I don't mind the definition provided by congress. MM presented a decent one the other day as well. Only tards that would like to try to be smooth need it to be any better.
"For somebody who doesn't understand the difference between a majority opinion and a concurrence, it's hard to imagine what "background knowledge" you might have. I guess it's the usual sh!t you just make up in your head."
I understand those things quite well. Go now grasshopper, and read on your interwebs the words of prominent people in the patent community that believe that courts will assign a great bit of weight to the concurrence. Since you will then be confused, you can then begin your inquiry into why this might happen here:
Now, like I said, good day to you sir. I'm not discussing the matter with you futher. As much as it obviously frustrates you, I simply do not regard you as well versed enough in what is happening to have a good conversation. Do your own digging and maybe one day you will be.
Here's you a hint since I know you're not really up to snuff and you will be soooooo bothered that I won't hold your hand: The full "majority" opinion did not recieve the full support of (in this case "over") half the justices, but recieved more support than any other opinion. Scalia is the concurring opinion offering the narrowest rationale and he (and Breyer) also provides the parts of the concurring opinions which overlap and arrive at the same result.
Take it and go from there, then observe what happens in the coming months.
You can also go troll around PO for awhile as it was even discussed there a bit. Try starting here:
search for "plurality" then read the responses.
Here, I just googled you something too because I figured I might be charitable and help you find some of the things I found. This isn't what I read, but it is similar:
Just hit this:
Posted by: 6000 at July 8, 2010 12:54 PM
Check it out.
The new post Bilski BOPAI decisions are out:
Posted by: step back at July 8, 2010 4:37 PM
"The full "majority" opinion did not recieve the full support of (in this case "over") half the justices, but recieved more support than any other opinion."
That has got to be the most asinine thing I have ever read.

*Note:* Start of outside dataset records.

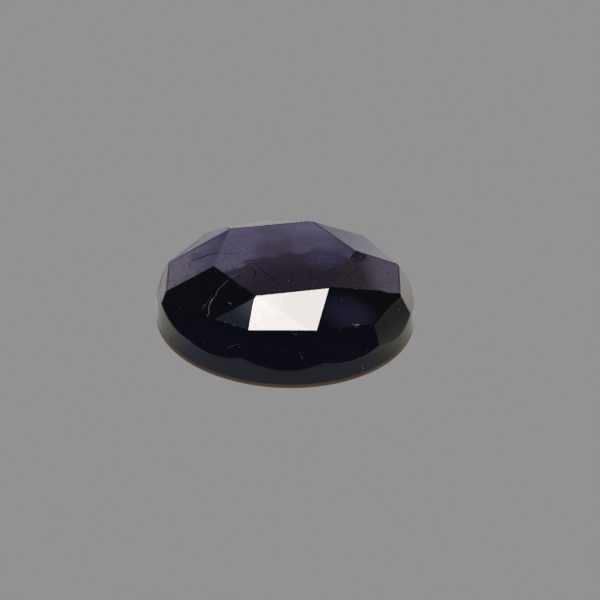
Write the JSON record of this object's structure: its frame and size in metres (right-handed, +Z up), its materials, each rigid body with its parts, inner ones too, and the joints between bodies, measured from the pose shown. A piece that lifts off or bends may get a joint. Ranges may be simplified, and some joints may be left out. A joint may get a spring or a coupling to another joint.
{
  "type": "rose cut oval iolite gemstone",
  "caption": "Loose oval rose cut iolite: flat polished base, upright girdle wall and a low domed crown of flat facets, for setting or display.",
  "frame": {"origin": "centre of the flat base, on the surface that the stone rests on", "axes": "+X along the oval's long axis, +Y along its short axis away from the side that faces the viewer, +Z up from the base through the crown"},
  "size_m": [0.016, 0.012, 0.0046],
  "materials": {
    "polished_iolite": "polished facets, transparent violet-blue stone with fine inclusions and a ground base edge"
  },
  "bodies": {
    "root": {"iolite_stone": "polished_iolite"}
  },
  "joints": []
}
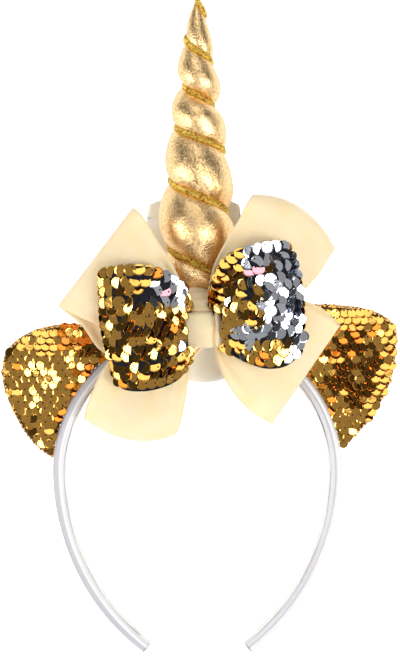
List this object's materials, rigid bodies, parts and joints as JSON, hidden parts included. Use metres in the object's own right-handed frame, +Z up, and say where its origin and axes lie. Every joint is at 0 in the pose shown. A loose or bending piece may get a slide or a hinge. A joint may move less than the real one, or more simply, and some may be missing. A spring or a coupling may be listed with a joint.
{
  "type": "headband with horn, ears and bow",
  "caption": "Satin hair band with a stuffed spiral horn wound with cord, two padded sequin ears, crossed wide ribbon bows and a sequin bow held by a ribbon knot.",
  "frame": {"origin": "bottom centre of the box, on the surface that the headband lies on", "axes": "+Y towards the horn's tip, +Z up out of the front of the bow, +X to the right as seen from the front"},
  "size_m": [0.1736, 0.286, 0.0526],
  "materials": {
    "satin": "white satin, soft sheen",
    "lining_ribbon": "white woven ribbon, matt",
    "gold_foil": "soft leatherette with gold foil, crackled",
    "gold_cord": "twisted gold lurex",
    "ear_sequins": "gold metallised sequins on fabric",
    "ear_backing": "tan satin",
    "ribbon": "pale yellow grosgrain",
    "bow_sequins": "gold and silver reversible sequins on dark fabric"
  },
  "bodies": {
    "root": {"headband": "satin", "band_lining": "lining_ribbon", "horn": "gold_foil", "horn_cord": "gold_cord", "ear_pad_left": "ear_sequins", "ear_pad_right": "ear_sequins", "ear_backing_left": "ear_backing", "ear_backing_right": "ear_backing", "ribbon_bow_back": "ribbon", "ribbon_bow_front": "ribbon", "rear_ribbon_bow": "ribbon", "center_wrap": "ribbon", "sequin_bow": "bow_sequins"}
  },
  "joints": []
}
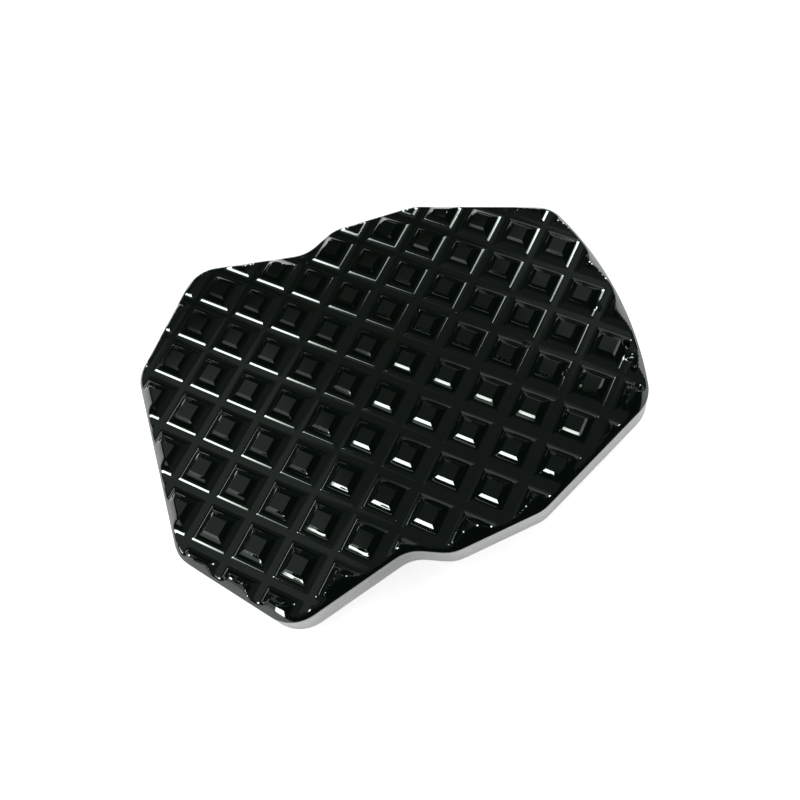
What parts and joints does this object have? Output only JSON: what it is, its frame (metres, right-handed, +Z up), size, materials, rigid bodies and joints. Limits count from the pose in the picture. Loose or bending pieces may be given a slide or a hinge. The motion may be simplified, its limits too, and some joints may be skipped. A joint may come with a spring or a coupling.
{
  "type": "kickstand pad",
  "caption": "Broad lobed foot that clamps under a motorcycle's side stand, with a waffle tread ground face, a foot pocket and a screwed clamp frame.",
  "frame": {"origin": "under the middle of the plate, on the plane that the clamp frame rests on", "axes": "+X along the plate towards its bowed nose, +Y across it to the left, +Z up out of the tread, which is the face that meets the ground in use"},
  "size_m": [0.0878, 0.0716, 0.0135],
  "materials": {
    "tread_coat": "smooth glossy near-black coat",
    "machined_body": "bare, fine milled, with horizontal tool lines on the wall",
    "frame_metal": "bare, fine milled",
    "screw_steel": "plain stainless"
  },
  "bodies": {
    "root": {"tread_plate": "tread_coat", "body_plate": "machined_body", "clamp_frame": "frame_metal", "clamp_screws": "screw_steel"}
  },
  "joints": []
}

Does this person think that by using quotation marks that majority somehow equals plurality and magically plurality has the same force of law as majority?
Posted by: Anon at July 8, 2010 7:42 PM
The only "majority" opinions to come out of Bilski are 1) Bilski's "invention" is not patent eligible subject matter under section 101; and 2) "business methods" are patent eligible subject matter.
"That has got to be the most asinine thing I have ever read."
Keep reading. 6tard will top himself. Soon.
"Does this person think that by using quotation marks that majority somehow equals plurality and magically plurality has the same force of law as majority?"
I stopped reading after "Does this person think..." and answered the question thusly, "No. 6tard doesn't think. He has diarrhea of the keyboard."